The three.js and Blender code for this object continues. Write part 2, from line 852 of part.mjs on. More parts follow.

--

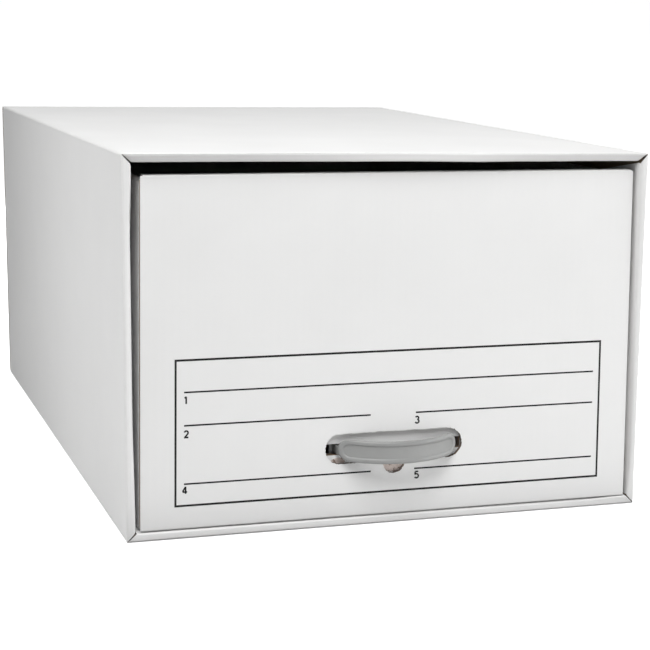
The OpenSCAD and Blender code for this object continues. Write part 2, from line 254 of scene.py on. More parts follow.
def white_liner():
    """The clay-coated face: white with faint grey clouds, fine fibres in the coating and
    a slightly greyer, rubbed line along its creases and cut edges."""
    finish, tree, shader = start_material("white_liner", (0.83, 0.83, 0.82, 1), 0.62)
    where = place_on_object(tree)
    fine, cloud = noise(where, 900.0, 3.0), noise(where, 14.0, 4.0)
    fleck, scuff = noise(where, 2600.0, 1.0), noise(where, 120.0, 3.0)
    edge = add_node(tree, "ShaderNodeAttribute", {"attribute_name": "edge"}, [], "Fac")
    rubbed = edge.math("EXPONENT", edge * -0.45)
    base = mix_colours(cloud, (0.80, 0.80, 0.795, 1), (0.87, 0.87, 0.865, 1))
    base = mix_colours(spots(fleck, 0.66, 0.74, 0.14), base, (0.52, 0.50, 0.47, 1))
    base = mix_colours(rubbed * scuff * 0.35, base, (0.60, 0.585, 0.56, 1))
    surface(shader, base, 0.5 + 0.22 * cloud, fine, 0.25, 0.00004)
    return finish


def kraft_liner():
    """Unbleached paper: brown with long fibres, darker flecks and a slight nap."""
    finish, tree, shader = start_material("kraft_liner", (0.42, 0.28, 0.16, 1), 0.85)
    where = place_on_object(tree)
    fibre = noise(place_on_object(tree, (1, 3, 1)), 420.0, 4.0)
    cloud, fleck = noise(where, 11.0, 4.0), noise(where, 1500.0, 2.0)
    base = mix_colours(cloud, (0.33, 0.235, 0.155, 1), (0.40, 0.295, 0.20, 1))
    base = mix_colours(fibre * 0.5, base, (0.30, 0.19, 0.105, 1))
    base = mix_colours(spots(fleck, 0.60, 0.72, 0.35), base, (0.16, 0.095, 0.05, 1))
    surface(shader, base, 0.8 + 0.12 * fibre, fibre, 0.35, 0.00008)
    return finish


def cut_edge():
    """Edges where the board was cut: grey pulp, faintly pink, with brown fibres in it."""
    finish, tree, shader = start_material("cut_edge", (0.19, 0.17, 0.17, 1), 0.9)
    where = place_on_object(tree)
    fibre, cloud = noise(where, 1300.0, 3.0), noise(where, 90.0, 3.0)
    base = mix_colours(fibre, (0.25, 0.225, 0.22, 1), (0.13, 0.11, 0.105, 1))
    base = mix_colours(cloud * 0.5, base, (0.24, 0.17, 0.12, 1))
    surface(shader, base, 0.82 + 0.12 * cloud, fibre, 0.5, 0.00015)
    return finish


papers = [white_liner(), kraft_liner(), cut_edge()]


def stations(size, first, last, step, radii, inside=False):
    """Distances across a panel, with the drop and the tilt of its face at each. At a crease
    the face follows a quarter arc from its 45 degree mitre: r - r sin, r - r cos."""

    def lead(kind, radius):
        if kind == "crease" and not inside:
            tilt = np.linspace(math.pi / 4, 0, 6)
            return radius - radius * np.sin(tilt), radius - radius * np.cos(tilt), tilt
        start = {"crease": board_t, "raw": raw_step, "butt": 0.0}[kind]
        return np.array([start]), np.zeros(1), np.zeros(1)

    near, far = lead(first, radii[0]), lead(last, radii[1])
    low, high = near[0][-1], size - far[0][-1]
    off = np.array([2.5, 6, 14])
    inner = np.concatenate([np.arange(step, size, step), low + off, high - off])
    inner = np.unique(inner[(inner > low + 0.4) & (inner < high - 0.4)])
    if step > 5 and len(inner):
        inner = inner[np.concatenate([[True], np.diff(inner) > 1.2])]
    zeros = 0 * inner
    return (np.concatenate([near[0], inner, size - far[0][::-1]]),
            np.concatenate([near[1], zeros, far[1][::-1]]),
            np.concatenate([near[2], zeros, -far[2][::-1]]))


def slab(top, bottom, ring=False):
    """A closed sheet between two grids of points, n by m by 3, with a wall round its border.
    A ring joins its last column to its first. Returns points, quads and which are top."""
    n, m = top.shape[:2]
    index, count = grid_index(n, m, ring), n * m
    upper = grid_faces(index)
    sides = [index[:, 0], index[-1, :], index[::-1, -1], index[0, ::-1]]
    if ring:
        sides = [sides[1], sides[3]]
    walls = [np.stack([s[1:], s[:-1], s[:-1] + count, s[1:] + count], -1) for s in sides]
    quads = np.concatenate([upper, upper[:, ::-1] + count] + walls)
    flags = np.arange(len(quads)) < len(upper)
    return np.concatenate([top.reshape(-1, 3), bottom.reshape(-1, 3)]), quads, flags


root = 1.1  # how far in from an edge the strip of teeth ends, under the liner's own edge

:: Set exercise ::
Every line that holds the string "More" should be returned.

:: Result of the task ::
The three.js and Blender code for this object continues. Write part 2, from line 852 of part.mjs on. More parts follow.
The OpenSCAD and Blender code for this object continues. Write part 2, from line 254 of scene.py on. More parts follow.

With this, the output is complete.